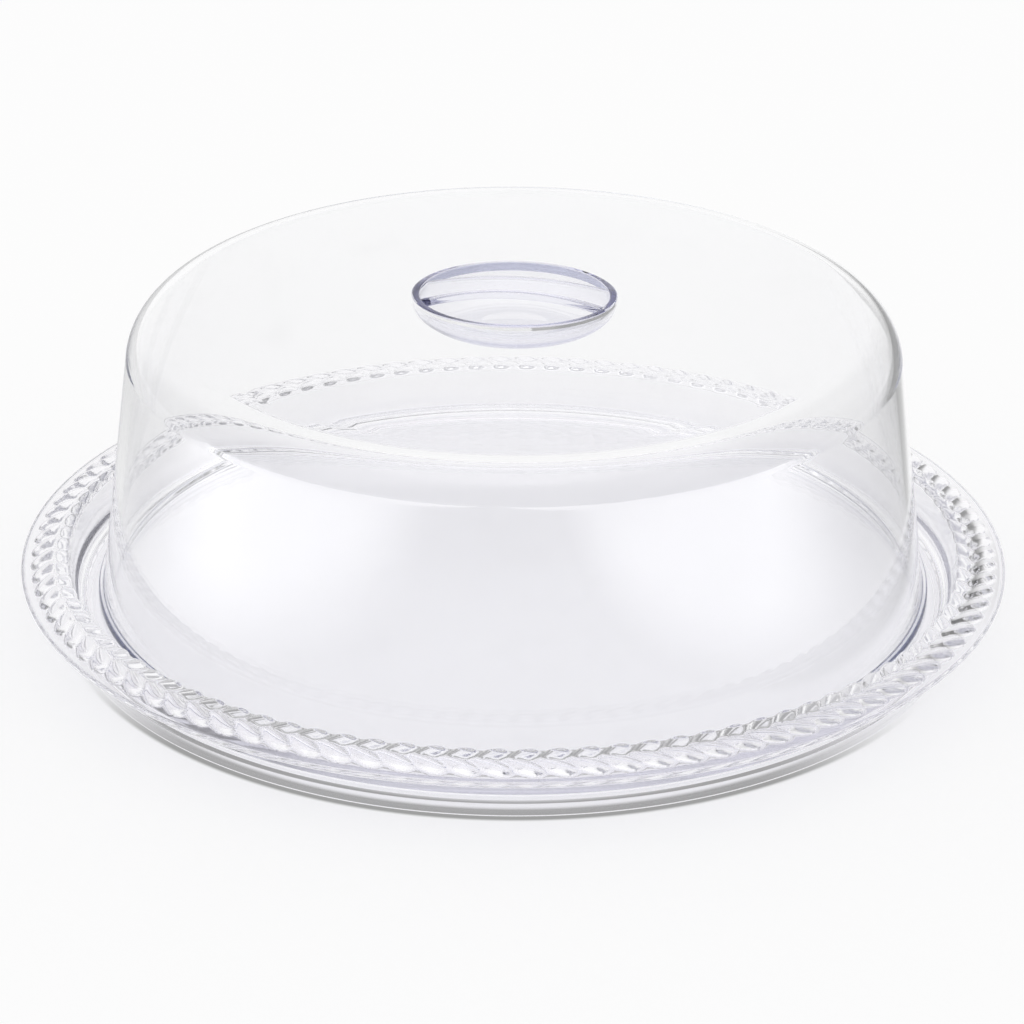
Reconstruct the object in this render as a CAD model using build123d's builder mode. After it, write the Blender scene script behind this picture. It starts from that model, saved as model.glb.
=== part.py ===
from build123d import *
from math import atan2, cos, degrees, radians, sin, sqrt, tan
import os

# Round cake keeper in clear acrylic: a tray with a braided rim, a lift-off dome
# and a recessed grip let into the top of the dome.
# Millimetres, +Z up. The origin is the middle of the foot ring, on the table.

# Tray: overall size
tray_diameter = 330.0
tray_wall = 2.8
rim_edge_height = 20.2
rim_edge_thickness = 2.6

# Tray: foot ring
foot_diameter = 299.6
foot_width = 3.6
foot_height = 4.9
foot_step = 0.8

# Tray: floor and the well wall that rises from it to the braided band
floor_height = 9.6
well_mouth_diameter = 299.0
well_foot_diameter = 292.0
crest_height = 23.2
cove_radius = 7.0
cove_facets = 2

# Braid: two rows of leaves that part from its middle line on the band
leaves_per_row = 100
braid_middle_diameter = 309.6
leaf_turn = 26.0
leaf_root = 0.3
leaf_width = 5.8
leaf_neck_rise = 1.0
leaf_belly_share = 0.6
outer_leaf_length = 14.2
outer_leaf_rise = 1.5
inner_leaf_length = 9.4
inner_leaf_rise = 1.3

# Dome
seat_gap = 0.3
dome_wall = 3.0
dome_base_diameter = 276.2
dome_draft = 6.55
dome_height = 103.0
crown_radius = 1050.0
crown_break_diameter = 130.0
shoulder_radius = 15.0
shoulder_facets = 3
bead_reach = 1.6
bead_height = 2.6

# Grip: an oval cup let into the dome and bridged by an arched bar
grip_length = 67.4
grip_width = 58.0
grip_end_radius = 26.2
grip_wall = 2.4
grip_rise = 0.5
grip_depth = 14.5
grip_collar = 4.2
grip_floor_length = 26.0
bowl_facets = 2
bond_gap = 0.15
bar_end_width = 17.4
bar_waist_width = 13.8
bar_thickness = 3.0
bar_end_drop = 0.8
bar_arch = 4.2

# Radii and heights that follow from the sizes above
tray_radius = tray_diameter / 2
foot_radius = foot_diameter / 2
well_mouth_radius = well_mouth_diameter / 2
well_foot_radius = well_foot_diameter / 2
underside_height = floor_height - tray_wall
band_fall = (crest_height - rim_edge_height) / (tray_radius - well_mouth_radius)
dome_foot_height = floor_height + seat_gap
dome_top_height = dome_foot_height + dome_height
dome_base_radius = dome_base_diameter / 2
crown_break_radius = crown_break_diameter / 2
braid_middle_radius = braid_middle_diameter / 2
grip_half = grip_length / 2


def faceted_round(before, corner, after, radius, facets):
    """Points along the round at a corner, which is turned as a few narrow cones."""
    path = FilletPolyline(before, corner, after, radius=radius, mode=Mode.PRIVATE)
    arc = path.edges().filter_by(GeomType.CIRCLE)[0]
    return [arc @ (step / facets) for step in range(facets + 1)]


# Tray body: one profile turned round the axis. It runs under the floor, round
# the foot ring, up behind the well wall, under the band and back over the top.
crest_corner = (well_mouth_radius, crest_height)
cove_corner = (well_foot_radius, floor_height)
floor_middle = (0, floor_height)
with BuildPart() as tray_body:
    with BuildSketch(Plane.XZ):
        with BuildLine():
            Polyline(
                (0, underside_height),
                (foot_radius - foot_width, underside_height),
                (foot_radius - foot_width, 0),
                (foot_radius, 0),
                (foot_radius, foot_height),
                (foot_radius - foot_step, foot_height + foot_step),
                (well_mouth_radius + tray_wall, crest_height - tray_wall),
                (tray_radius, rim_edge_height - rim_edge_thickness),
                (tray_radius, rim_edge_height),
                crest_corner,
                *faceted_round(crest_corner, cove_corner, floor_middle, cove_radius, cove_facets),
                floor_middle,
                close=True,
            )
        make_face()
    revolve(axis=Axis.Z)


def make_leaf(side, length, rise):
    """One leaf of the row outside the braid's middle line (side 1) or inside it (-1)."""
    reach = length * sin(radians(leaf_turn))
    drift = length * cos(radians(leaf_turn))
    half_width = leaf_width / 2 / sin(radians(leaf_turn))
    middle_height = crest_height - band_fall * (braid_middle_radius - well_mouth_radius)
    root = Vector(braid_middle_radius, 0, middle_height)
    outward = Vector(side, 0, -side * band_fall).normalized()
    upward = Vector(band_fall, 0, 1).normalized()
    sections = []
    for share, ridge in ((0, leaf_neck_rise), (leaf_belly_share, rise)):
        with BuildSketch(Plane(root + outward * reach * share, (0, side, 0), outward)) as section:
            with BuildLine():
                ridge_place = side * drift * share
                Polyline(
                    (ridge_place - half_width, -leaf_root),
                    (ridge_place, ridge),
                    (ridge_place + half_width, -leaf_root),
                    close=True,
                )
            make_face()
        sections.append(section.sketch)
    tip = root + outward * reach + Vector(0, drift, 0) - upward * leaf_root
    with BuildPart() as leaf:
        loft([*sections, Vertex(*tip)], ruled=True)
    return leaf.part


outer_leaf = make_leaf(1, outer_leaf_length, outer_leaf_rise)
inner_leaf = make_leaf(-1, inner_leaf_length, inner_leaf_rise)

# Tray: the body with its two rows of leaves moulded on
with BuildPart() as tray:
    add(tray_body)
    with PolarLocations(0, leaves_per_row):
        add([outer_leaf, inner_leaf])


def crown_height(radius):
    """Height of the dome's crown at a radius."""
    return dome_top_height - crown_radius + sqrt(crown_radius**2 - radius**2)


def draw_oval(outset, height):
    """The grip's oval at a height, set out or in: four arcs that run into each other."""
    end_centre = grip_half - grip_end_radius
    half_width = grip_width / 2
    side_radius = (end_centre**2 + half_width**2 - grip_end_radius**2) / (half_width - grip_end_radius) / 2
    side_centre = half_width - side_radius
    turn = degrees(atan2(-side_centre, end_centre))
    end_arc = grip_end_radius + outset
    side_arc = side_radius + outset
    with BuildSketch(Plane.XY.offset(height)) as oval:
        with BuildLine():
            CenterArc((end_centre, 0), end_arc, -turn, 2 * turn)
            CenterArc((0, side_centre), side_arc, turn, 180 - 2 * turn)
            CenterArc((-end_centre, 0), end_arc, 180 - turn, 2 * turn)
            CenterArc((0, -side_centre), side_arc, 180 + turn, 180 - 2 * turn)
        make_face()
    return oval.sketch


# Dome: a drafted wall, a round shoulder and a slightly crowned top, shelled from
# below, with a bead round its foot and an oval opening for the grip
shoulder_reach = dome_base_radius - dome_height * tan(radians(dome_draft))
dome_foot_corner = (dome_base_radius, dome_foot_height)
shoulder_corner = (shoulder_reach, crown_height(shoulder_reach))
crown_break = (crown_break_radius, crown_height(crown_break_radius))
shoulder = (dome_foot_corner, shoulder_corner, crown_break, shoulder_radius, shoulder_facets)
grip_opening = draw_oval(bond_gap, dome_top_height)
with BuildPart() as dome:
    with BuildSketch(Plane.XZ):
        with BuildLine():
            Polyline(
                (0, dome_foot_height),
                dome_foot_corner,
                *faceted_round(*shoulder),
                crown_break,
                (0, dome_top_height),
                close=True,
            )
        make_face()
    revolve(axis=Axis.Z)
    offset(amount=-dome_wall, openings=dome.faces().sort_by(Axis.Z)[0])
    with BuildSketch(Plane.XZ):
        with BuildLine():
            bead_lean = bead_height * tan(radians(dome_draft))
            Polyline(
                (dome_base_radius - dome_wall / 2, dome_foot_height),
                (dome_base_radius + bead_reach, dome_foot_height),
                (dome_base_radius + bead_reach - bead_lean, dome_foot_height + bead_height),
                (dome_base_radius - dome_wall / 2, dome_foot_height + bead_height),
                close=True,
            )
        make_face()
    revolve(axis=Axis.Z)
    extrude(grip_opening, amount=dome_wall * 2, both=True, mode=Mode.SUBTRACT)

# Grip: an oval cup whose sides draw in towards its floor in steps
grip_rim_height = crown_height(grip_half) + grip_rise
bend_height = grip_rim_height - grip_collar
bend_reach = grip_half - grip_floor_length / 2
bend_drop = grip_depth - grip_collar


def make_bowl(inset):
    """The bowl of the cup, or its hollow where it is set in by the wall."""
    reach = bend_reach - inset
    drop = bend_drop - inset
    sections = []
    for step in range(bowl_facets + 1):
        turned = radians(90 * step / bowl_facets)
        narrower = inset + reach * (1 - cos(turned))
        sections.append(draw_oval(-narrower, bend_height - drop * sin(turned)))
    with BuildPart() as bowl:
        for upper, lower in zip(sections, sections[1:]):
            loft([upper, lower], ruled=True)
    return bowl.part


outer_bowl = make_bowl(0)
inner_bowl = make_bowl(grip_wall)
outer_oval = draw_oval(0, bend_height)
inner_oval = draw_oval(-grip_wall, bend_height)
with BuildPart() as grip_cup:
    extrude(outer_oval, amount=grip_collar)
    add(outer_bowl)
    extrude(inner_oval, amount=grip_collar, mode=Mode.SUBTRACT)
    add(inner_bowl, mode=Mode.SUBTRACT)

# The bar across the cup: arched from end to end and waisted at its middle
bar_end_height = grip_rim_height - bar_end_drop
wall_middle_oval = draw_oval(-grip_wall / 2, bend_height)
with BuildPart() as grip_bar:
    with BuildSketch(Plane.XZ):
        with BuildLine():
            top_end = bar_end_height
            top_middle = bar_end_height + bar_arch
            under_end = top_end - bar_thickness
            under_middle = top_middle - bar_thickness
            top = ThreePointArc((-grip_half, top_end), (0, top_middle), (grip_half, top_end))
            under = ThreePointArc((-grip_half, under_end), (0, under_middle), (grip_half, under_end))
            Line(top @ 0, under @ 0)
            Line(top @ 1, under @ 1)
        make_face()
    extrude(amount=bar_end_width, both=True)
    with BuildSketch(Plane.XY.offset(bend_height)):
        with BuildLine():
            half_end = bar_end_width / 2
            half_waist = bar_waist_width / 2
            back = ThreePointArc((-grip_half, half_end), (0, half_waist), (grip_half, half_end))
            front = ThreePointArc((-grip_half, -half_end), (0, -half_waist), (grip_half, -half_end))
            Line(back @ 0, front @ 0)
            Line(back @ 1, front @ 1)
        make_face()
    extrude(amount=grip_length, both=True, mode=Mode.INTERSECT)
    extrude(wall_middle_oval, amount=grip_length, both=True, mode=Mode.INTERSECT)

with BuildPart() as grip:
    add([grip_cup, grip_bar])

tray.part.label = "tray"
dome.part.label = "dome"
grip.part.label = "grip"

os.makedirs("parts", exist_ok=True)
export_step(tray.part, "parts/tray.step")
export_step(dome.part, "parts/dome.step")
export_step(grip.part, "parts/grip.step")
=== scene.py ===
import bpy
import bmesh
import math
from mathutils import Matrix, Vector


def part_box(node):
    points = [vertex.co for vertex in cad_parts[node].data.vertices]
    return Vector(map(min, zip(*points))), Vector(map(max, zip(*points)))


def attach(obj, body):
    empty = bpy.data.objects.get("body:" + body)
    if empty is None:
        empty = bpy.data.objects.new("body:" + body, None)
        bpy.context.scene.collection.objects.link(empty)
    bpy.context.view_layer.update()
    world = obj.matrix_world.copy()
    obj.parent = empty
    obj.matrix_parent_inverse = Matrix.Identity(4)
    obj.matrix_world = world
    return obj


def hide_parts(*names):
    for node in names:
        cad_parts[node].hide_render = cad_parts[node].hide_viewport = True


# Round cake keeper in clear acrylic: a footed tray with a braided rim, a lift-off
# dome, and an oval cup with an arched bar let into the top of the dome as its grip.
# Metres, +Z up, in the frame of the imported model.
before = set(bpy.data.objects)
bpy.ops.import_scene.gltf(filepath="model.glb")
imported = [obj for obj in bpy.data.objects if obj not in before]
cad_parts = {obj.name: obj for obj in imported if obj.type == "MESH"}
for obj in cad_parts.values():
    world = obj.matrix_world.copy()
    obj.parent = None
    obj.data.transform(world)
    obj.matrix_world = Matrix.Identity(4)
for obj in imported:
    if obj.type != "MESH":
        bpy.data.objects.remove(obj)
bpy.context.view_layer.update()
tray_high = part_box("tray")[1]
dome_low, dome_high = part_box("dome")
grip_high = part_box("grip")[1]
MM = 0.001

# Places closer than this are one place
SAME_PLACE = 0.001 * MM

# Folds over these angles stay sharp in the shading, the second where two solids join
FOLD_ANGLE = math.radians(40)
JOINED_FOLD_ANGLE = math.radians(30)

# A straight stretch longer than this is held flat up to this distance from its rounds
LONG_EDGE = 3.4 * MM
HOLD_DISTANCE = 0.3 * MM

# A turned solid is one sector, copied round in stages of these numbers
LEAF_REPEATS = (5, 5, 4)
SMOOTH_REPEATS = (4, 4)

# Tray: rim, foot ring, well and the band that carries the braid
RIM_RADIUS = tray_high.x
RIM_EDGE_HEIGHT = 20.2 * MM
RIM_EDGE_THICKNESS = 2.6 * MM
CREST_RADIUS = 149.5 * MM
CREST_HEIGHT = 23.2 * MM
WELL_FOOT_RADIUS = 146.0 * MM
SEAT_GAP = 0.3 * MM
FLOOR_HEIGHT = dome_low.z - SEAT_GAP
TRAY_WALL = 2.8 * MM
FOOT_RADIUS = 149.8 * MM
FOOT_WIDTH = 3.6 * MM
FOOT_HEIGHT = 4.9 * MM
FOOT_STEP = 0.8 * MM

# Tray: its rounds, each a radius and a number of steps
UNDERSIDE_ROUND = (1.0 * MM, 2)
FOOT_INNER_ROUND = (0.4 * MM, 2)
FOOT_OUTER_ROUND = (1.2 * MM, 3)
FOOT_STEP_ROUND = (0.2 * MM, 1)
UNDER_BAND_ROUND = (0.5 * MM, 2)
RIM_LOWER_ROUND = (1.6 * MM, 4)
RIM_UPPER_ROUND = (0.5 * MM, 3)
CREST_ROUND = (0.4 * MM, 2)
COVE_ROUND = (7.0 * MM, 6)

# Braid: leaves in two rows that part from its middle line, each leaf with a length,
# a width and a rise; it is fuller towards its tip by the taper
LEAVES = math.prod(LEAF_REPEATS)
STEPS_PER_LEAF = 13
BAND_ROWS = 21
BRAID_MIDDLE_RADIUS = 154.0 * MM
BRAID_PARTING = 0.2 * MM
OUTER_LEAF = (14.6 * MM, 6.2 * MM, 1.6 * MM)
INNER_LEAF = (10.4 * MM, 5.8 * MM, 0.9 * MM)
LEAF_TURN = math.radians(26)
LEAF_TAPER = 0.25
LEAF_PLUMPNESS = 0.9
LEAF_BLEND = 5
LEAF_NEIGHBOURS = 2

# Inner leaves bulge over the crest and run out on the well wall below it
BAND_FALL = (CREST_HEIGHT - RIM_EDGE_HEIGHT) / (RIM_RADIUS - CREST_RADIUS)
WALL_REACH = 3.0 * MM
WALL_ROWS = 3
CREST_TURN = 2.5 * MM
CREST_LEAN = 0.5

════

# Written instruction
The lines to quote run from the one containing "extrude(amount=bar_end_width, both=True)" to the one containing "obj.matrix_world = world". Quote them exactly, with both of those lines, and nothing else.

# Answer below
    extrude(amount=bar_end_width, both=True)
    with BuildSketch(Plane.XY.offset(bend_height)):
        with BuildLine():
            half_end = bar_end_width / 2
            half_waist = bar_waist_width / 2
            back = ThreePointArc((-grip_half, half_end), (0, half_waist), (grip_half, half_end))
            front = ThreePointArc((-grip_half, -half_end), (0, -half_waist), (grip_half, -half_end))
            Line(back @ 0, front @ 0)
            Line(back @ 1, front @ 1)
        make_face()
    extrude(amount=grip_length, both=True, mode=Mode.INTERSECT)
    extrude(wall_middle_oval, amount=grip_length, both=True, mode=Mode.INTERSECT)

with BuildPart() as grip:
    add([grip_cup, grip_bar])

tray.part.label = "tray"
dome.part.label = "dome"
grip.part.label = "grip"

os.makedirs("parts", exist_ok=True)
export_step(tray.part, "parts/tray.step")
export_step(dome.part, "parts/dome.step")
export_step(grip.part, "parts/grip.step")
=== scene.py ===
import bpy
import bmesh
import math
from mathutils import Matrix, Vector


def part_box(node):
    points = [vertex.co for vertex in cad_parts[node].data.vertices]
    return Vector(map(min, zip(*points))), Vector(map(max, zip(*points)))


def attach(obj, body):
    empty = bpy.data.objects.get("body:" + body)
    if empty is None:
        empty = bpy.data.objects.new("body:" + body, None)
        bpy.context.scene.collection.objects.link(empty)
    bpy.context.view_layer.update()
    world = obj.matrix_world.copy()
    obj.parent = empty
    obj.matrix_parent_inverse = Matrix.Identity(4)
    obj.matrix_world = world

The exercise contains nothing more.